Custom Installation Tasks

Custom installation steps for a plugin can be added to the installer which are run only when your plugin is in the pulp_install_plugins configuration.

For example, pulp_rpm requires several system-level dependencies that cannot be received from PyPI. The installer delivers these dependencies at install time through the pulp_rpm_prerequisites role. That role ships with the installer itself.

It’s also possible to add custom install behaviors for developers too. For exampe, the galaxy_ng plugin desires their web UI to be built from source for devel installs. That occurs in a custom galaxy_ui.yml task in the installers pulp_devel role.

For help contributing or changing a plugin-specific installation, please reach out to the installer maintainers. Check out our help page for different ways to contact us.

Checksum Use In Plugins

The ALLOWED_CONTENT_CHECKSUMS setting provides the list of allowed checksums a Pulp installation is allowed to handle. This includes two types of “checksum handling”:

  1. Generating checksums. Only hashers in the ALLOWED_CONTENT_CHECKSUMS list should be used for checksum generation.

  2. Passing through checksum data to clients. Pulp installations should not deliver checksum data to clients that are not in the ALLOWED_CONTENT_CHECKSUMS list.

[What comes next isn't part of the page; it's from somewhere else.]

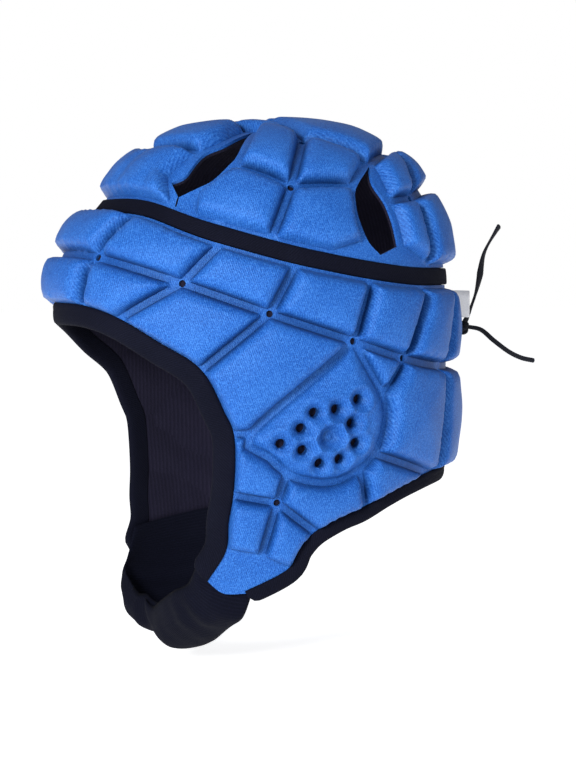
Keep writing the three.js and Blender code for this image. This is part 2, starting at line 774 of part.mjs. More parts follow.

For example, the RPM plugin publications contain checksums that Pulp does not generate, and it should restrict the checksum data used in those publications to the set of allowed hashers in ALLOWED_CONTENT_CHECKSUMS.

Note

The plugin API provides the pulpcore.plugin.pulp_hashlib module which provides the new function. This is a wrapper around hashlib.new which raises an exception if a hasher is requested that is not listed in the ALLOWED_CONTENT_CHECKSUMS setting. This is a convenience facility allowing plugin writers to not check the ALLOWED_CONTENT_CHECKSUMS setting themselves.